Critical and creative thinking (executive functioning)
Executive functioning skills such as planning, task focus, creative problem-solving and time management help students get organized. These skills increase students’ success with academic tasks and can also help them manage other complex challenges in their lives. You can model and teach these skills, and create opportunities for students to learn and practise the skills individually and together with their peers.
Healthy relationship skills
Healthy relationships are at the core of developing and maintaining mentally healthy, equitable and caring learning environments. You can help students learn to understand and appreciate diverse perspectives and identities, to empathize with others, to listen, and to resolve conflict respectfully. Focusing on healthy relationship skills can benefit class culture and students’ sense of belonging.

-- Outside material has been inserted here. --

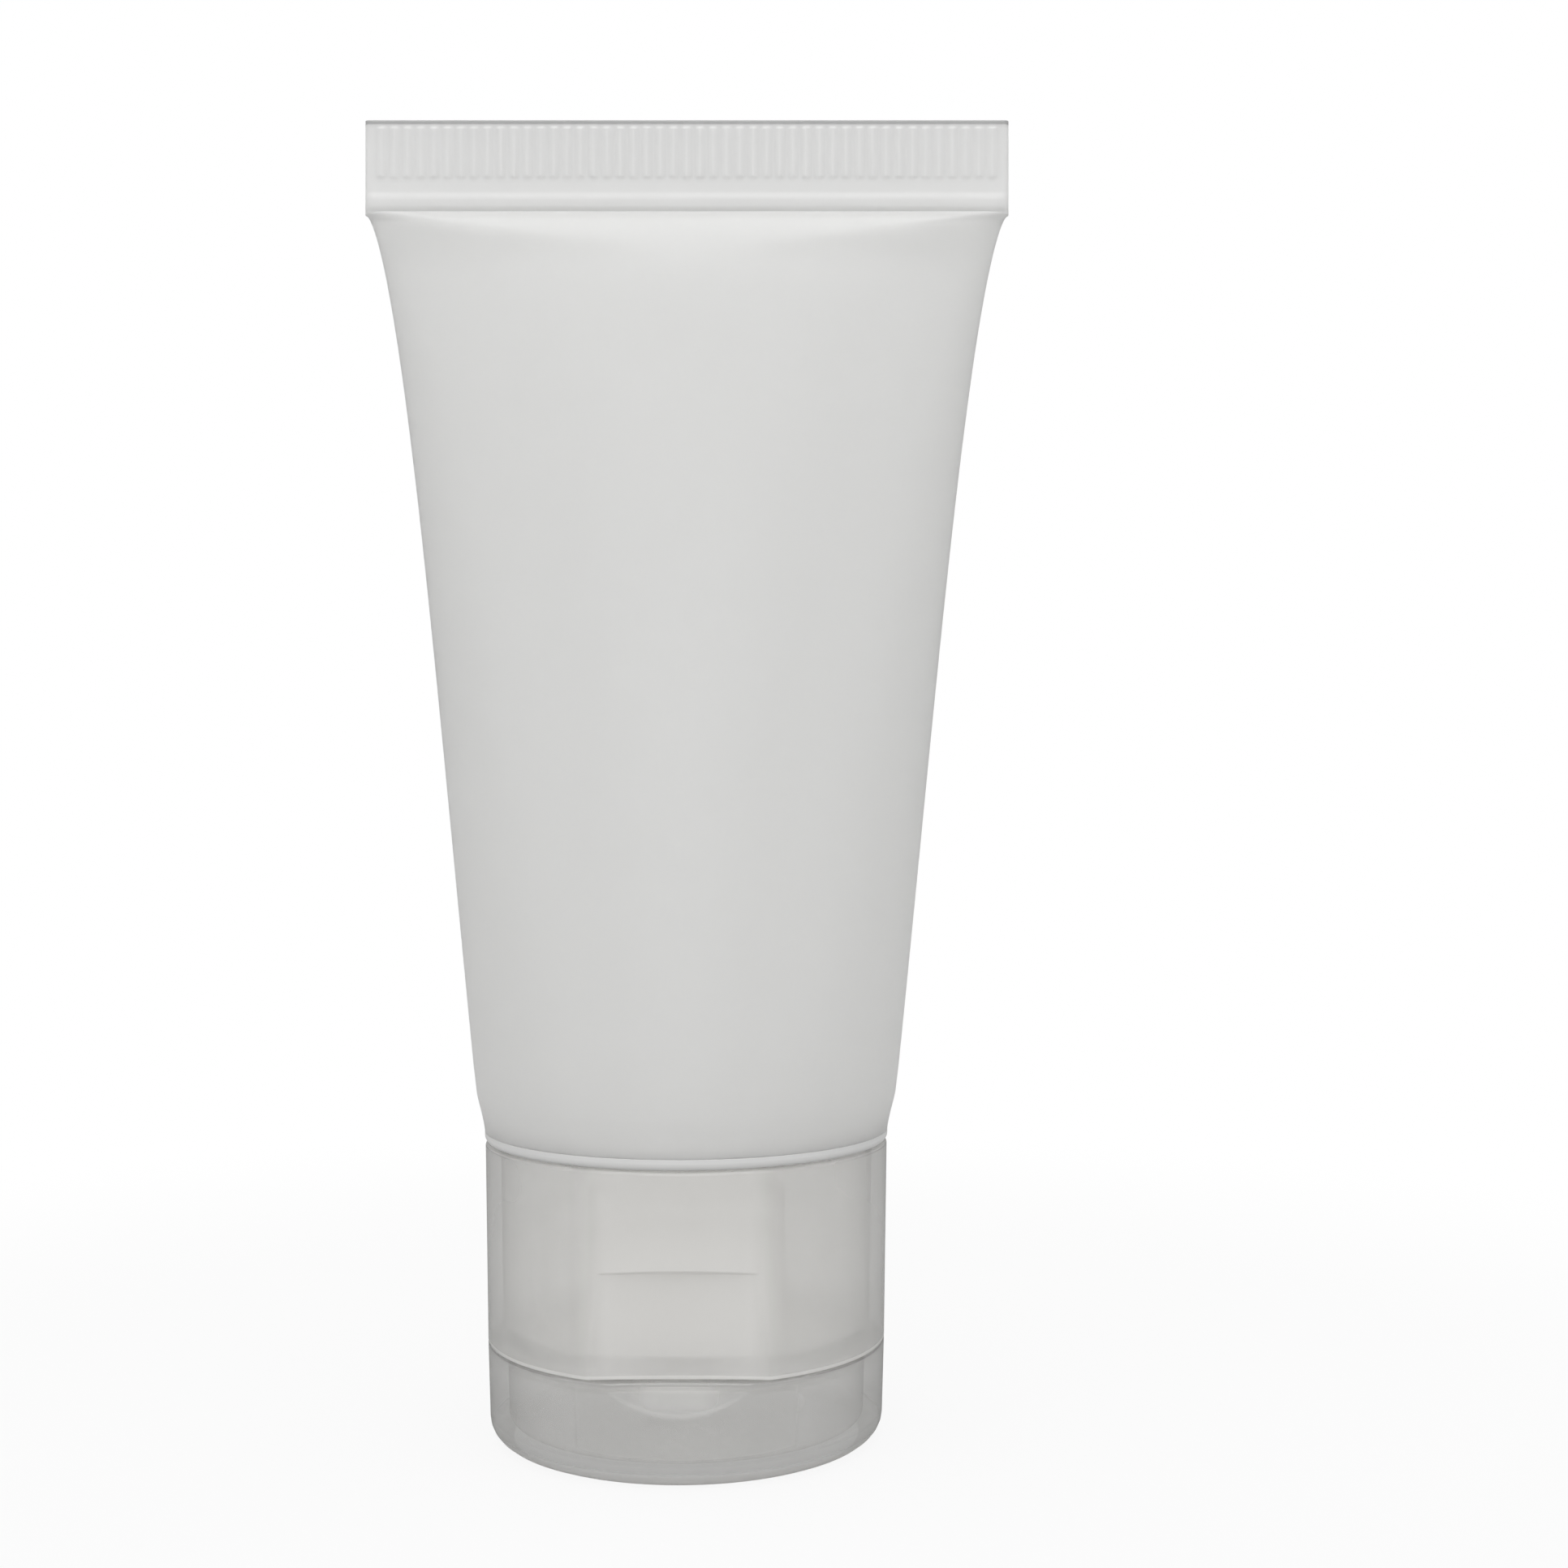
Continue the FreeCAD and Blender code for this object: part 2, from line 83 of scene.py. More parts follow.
TUBE_RADIUS = (SLEEVE_HIGH.x - SLEEVE_LOW.x) / math.pi
HEAD_RADIUS = HEAD_HIGH.x
CAP_RIM = CAP_HIGH.x
PARTING_RADIUS = LID_HIGH.x
FOLD = (STRAP_LOW.z + STRAP_HIGH.z) / 2
PARTING = 2 * FOLD - LID_HIGH.z
HINGE_FLAT = STRAP_LOW.y


def length(name, description, default):
    return FloatProperty(name=name, description=description, default=default, unit="LENGTH", precision=5)


def share(name, description, default):
    return FloatProperty(
        name=name, description=description, default=default, min=0.0, max=1.0, subtype="FACTOR"
    )


def amount(name, description, default):
    return FloatProperty(name=name, description=description, default=default, min=0.0)


def watts(name, description, default):
    return FloatProperty(name=name, description=description, default=default, min=0.0, unit="POWER")


def colour(name, description, default):
    return FloatVectorProperty(
        name=name, description=description, default=default, size=3, min=0.0, max=1.0, subtype="COLOR"
    )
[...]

Identification and management of emotions
Students express emotion in a variety of ways based on their personal, social, and cultural lived experiences. Together with students, you can learn how thoughts, emotions, and actions are related. You can explore how to identify emotions, different ways to manage and express feelings, and model and practise responding to others with compassion while honouring social and cultural identities.

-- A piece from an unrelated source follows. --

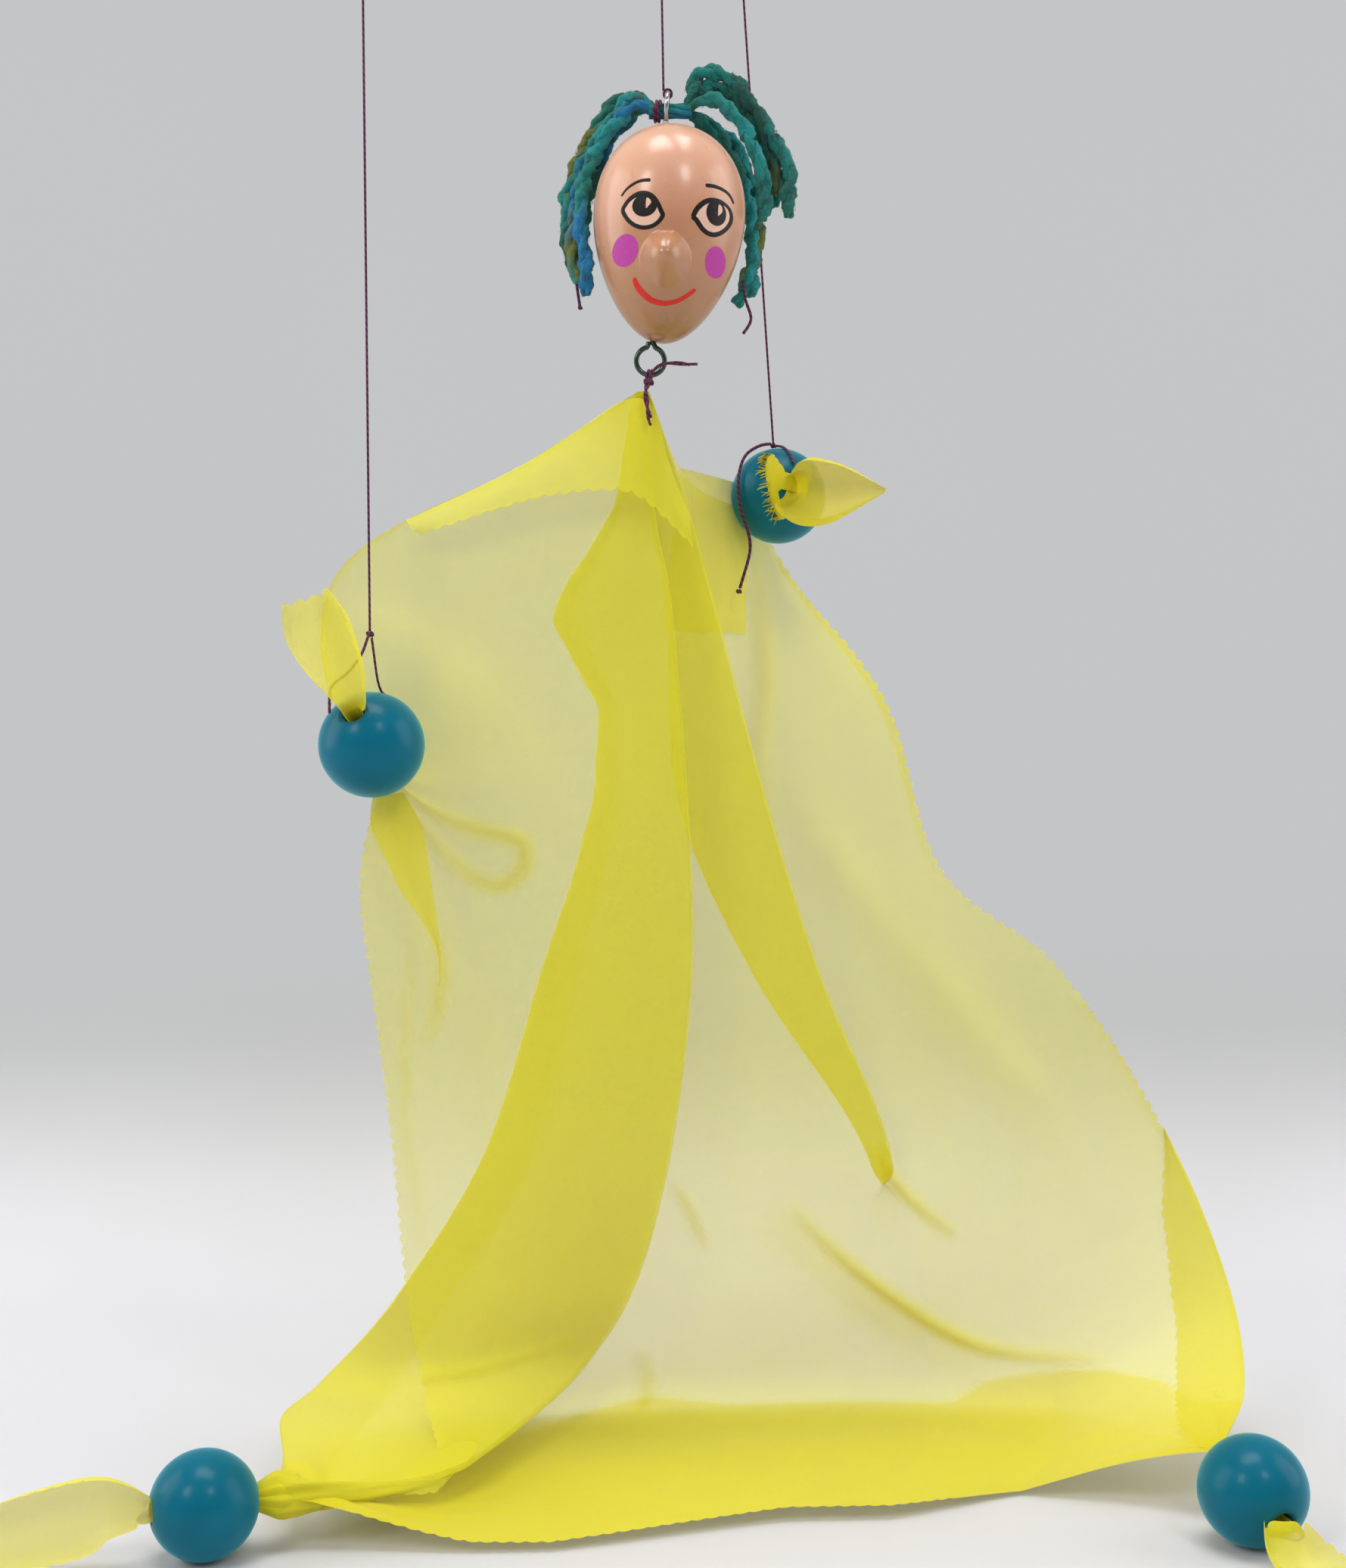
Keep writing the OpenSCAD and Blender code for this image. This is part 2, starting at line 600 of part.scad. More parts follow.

Positive motivation and perseverance
Positive motivation and perseverance skills can help students approach challenges in life with an optimistic mindset and remain hopeful even when their circumstances are difficult. Explore and practise strategies that build on students’ strengths. Be careful not to present these skills as the solution to oppression and other systemic issues. Instead, talk about the role of motivation and perseverance in advocacy and collective action to remove barriers within the classroom, school and system.

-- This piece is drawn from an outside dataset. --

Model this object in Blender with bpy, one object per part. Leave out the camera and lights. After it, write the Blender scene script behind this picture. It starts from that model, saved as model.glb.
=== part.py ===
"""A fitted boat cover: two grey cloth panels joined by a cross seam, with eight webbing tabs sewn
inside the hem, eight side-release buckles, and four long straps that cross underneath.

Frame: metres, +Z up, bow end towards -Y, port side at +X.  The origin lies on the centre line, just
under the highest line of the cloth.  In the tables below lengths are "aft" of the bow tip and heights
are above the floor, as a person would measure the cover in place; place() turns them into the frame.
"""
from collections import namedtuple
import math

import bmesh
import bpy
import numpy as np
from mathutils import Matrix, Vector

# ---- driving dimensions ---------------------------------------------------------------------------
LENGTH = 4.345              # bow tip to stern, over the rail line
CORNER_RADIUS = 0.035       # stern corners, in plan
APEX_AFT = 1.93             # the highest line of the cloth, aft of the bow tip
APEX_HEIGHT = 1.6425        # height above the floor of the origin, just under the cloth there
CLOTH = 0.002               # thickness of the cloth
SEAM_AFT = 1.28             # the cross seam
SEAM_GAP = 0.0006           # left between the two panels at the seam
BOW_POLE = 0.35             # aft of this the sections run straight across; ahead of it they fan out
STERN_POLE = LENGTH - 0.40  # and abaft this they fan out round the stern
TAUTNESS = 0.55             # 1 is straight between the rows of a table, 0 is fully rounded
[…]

Self-awareness and sense of identity
Exploring self-awareness and sense of identity is a chance for courageous and supportive conversations about strengths, difficulties, preferences, values, lived experiences, ambitions and more. You can create a safe environment where you co-learn with students, affirm cultural heritages and where students practise advocating for their needs. Having a sense of who they are, in the context of culture and community, may help students see how they matter and can contribute to the world around them.
Stress management and coping
Students face a range of challenges that are relative to their personal, social, and cultural lived experience. They also have existing ways of coping. Through instruction and modelling, you can help students practise new and bolster existing coping strategies. Be sure to consider sources of stress and examine and address structures that reinforce inequitable conditions that add stress to individuals and entire communities.